Take the material and output all of it exactly.
##############################
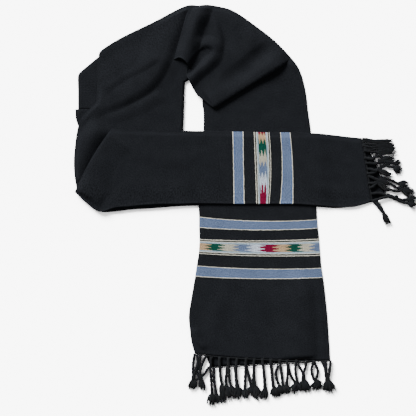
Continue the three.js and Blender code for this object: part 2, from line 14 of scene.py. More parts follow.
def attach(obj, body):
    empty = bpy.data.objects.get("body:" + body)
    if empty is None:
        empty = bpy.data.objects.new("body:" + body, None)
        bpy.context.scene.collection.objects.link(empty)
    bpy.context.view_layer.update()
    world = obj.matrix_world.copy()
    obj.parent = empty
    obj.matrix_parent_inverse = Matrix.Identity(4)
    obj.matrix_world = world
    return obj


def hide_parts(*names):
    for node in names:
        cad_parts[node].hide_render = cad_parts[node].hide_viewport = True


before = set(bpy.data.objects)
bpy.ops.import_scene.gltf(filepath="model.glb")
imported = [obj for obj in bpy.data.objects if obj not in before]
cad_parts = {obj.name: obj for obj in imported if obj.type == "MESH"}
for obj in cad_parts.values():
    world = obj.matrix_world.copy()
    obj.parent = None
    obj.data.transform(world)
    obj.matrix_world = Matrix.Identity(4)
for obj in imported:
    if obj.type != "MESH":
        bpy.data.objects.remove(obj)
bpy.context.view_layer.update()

LOG = logging.getLogger("muffler")

# Sizes are in millimetres, and places are on the plan.
MM = 0.001
WALL = 1.5
SEAM = 0.3
PLY = WALL + SEAM
FOLD_RADIUS = WALL + SEAM / 2  # outside of the lengthwise fold
FOLD_CLOTH = 5  # cloth taken up by the lengthwise fold
FOLD_CALM = 12.0  # width beside the outer edge over which creases come down
CURL_WIDTH = 5.0  # width of the selvedge's curl
DROP_WIDTH = 16  # width over which single cloth comes down to its outer edge
LEAST_ROLL = 0.9  # least radius of the roll at a tucked end
BROAD_RIPPLE = 70.0  # length of the cloth's slow unevenness
FINE_RIPPLE = 26.0  # and of its quicker one
FOLD_END = 0.12  # share of a fold's height that is there where its path starts
SAME_PLACE = 1e-4  # gap under which two points of a table count as one
CLOTH_THICKNESS = 0.9
UPPER_SIDE = 2.2  # height over which a face belongs to the upper layer
CENTRE = (-0.15, 0.48)  # where the frame's origin is on the plan

# Heights of a stretch's underside, by what it lies on.
ON_FLOOR = 0.0
ON_ONE_LAYER = PLY
ON_RIGHT_STRAND = 2 * PLY
ON_LEFT_STRAND = 3 * PLY
STEPPING_DOWN = 4.6  # from the left strand to the right one
NEARLY_DOWN = 3.9

Plan = tuple[float, float]


class Layer(Enum):
    """A layer of a doubled end: its edge's column, its bow's, and the share of it that is fringed."""

    UPPER = ("edge", "bow", 0.99)
    UNDER = ("under", "under_bow", 0.86)


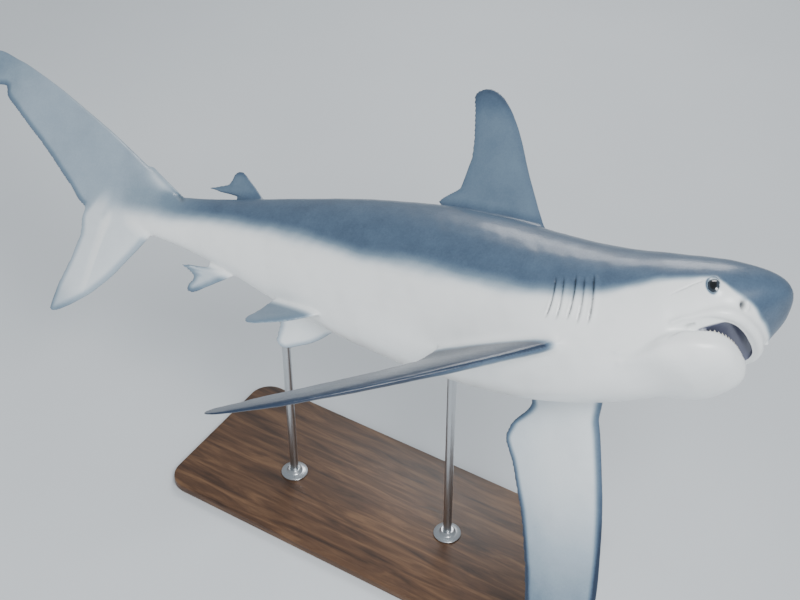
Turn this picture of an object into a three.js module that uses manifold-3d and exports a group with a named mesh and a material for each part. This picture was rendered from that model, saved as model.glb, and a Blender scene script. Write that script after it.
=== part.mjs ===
// A life-size requiem shark on a display stand.
// Millimetres, +Z up, the head towards +X.
//
// The body is first laid out straight in a swimming frame (x forward from the snout tip,
// y to the shark's left, z up), in fractions of the body length. The spine is then bent,
// the whole animal is pitched and banked, and two rods carry it above a flat base.

import * as THREE from 'three';
import { mergeVertices } from 'three/addons/utils/BufferGeometryUtils.js';
import Module from 'manifold-3d';

const wasm = await Module();
wasm.setup();

// ---- Driving dimensions ----------------------------------------------------------------

const LENGTH = 2200;            // snout tip to tail tip along the spine
const GAP = 0.3;                // clearance between neighbouring pieces
const SMALLEST_STEP = 0.2;      // surface steps below this are smoothed away
const FIN_EDGE = 0.7;           // half thickness of every fin at its edges
const FIN_TAPER = 0.78;         // how much thinner a fin is at its tip than at its base
const PAIRED_FIN_HOLD = 0.04;   // paired fins stay rigid, held this far behind their root

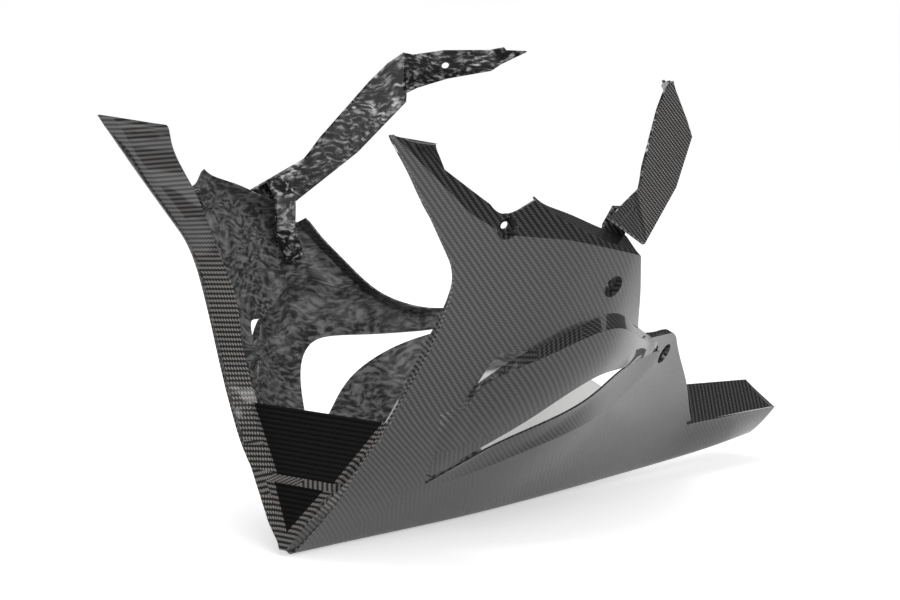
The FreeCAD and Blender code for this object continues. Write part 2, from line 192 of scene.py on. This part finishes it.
##############################
### Exercise output
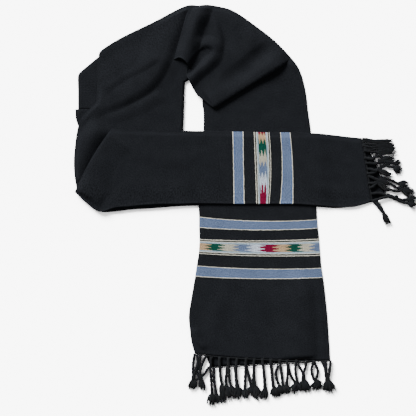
Continue the three.js and Blender code for this object: part 2, from line 14 of scene.py. More parts follow.
def attach(obj, body):
    empty = bpy.data.objects.get("body:" + body)
    if empty is None:
        empty = bpy.data.objects.new("body:" + body, None)
        bpy.context.scene.collection.objects.link(empty)
    bpy.context.view_layer.update()
    world = obj.matrix_world.copy()
    obj.parent = empty
    obj.matrix_parent_inverse = Matrix.Identity(4)
    obj.matrix_world = world
    return obj


def hide_parts(*names):
    for node in names:
        cad_parts[node].hide_render = cad_parts[node].hide_viewport = True


before = set(bpy.data.objects)
bpy.ops.import_scene.gltf(filepath="model.glb")
imported = [obj for obj in bpy.data.objects if obj not in before]
cad_parts = {obj.name: obj for obj in imported if obj.type == "MESH"}
for obj in cad_parts.values():
    world = obj.matrix_world.copy()
    obj.parent = None
    obj.data.transform(world)
    obj.matrix_world = Matrix.Identity(4)
for obj in imported:
    if obj.type != "MESH":
        bpy.data.objects.remove(obj)
bpy.context.view_layer.update()

LOG = logging.getLogger("muffler")

# Sizes are in millimetres, and places are on the plan.
MM = 0.001
WALL = 1.5
SEAM = 0.3
PLY = WALL + SEAM
FOLD_RADIUS = WALL + SEAM / 2  # outside of the lengthwise fold
FOLD_CLOTH = 5  # cloth taken up by the lengthwise fold
FOLD_CALM = 12.0  # width beside the outer edge over which creases come down
CURL_WIDTH = 5.0  # width of the selvedge's curl
DROP_WIDTH = 16  # width over which single cloth comes down to its outer edge
LEAST_ROLL = 0.9  # least radius of the roll at a tucked end
BROAD_RIPPLE = 70.0  # length of the cloth's slow unevenness
FINE_RIPPLE = 26.0  # and of its quicker one
FOLD_END = 0.12  # share of a fold's height that is there where its path starts
SAME_PLACE = 1e-4  # gap under which two points of a table count as one
CLOTH_THICKNESS = 0.9
UPPER_SIDE = 2.2  # height over which a face belongs to the upper layer
CENTRE = (-0.15, 0.48)  # where the frame's origin is on the plan

# Heights of a stretch's underside, by what it lies on.
ON_FLOOR = 0.0
ON_ONE_LAYER = PLY
ON_RIGHT_STRAND = 2 * PLY
ON_LEFT_STRAND = 3 * PLY
STEPPING_DOWN = 4.6  # from the left strand to the right one
NEARLY_DOWN = 3.9

Plan = tuple[float, float]


class Layer(Enum):
    """A layer of a doubled end: its edge's column, its bow's, and the share of it that is fringed."""

    UPPER = ("edge", "bow", 0.99)
    UNDER = ("under", "under_bow", 0.86)


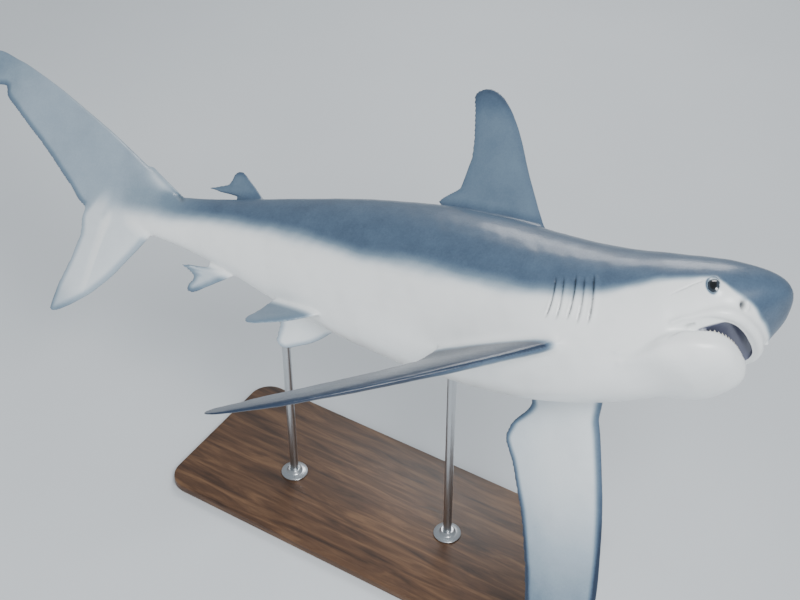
Turn this picture of an object into a three.js module that uses manifold-3d and exports a group with a named mesh and a material for each part. This picture was rendered from that model, saved as model.glb, and a Blender scene script. Write that script after it.
=== part.mjs ===
// A life-size requiem shark on a display stand.
// Millimetres, +Z up, the head towards +X.
//
// The body is first laid out straight in a swimming frame (x forward from the snout tip,
// y to the shark's left, z up), in fractions of the body length. The spine is then bent,
// the whole animal is pitched and banked, and two rods carry it above a flat base.

import * as THREE from 'three';
import { mergeVertices } from 'three/addons/utils/BufferGeometryUtils.js';
import Module from 'manifold-3d';

const wasm = await Module();
wasm.setup();

// ---- Driving dimensions ----------------------------------------------------------------

const LENGTH = 2200;            // snout tip to tail tip along the spine
const GAP = 0.3;                // clearance between neighbouring pieces
const SMALLEST_STEP = 0.2;      // surface steps below this are smoothed away
const FIN_EDGE = 0.7;           // half thickness of every fin at its edges
const FIN_TAPER = 0.78;         // how much thinner a fin is at its tip than at its base
const PAIRED_FIN_HOLD = 0.04;   // paired fins stay rigid, held this far behind their root

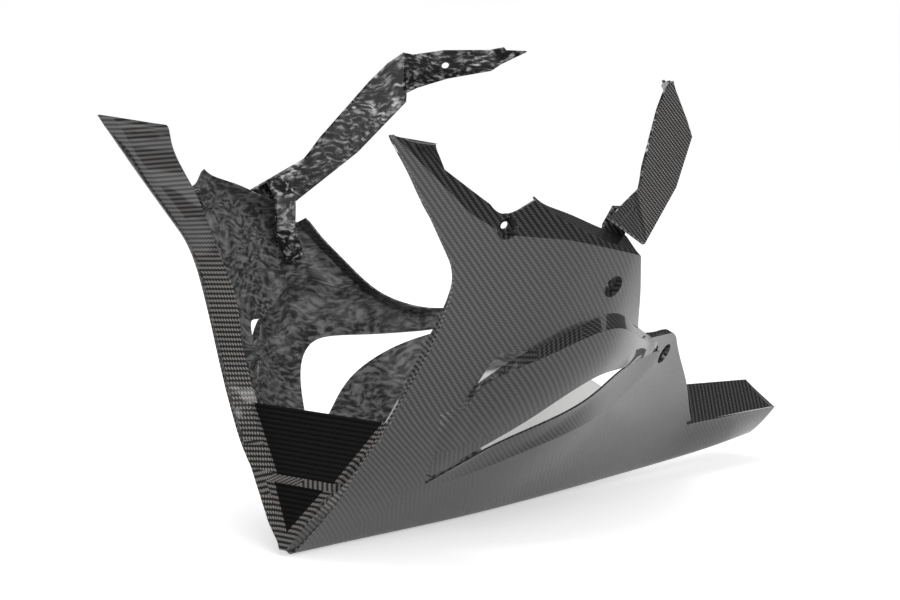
The FreeCAD and Blender code for this object continues. Write part 2, from line 192 of scene.py on. This part finishes it.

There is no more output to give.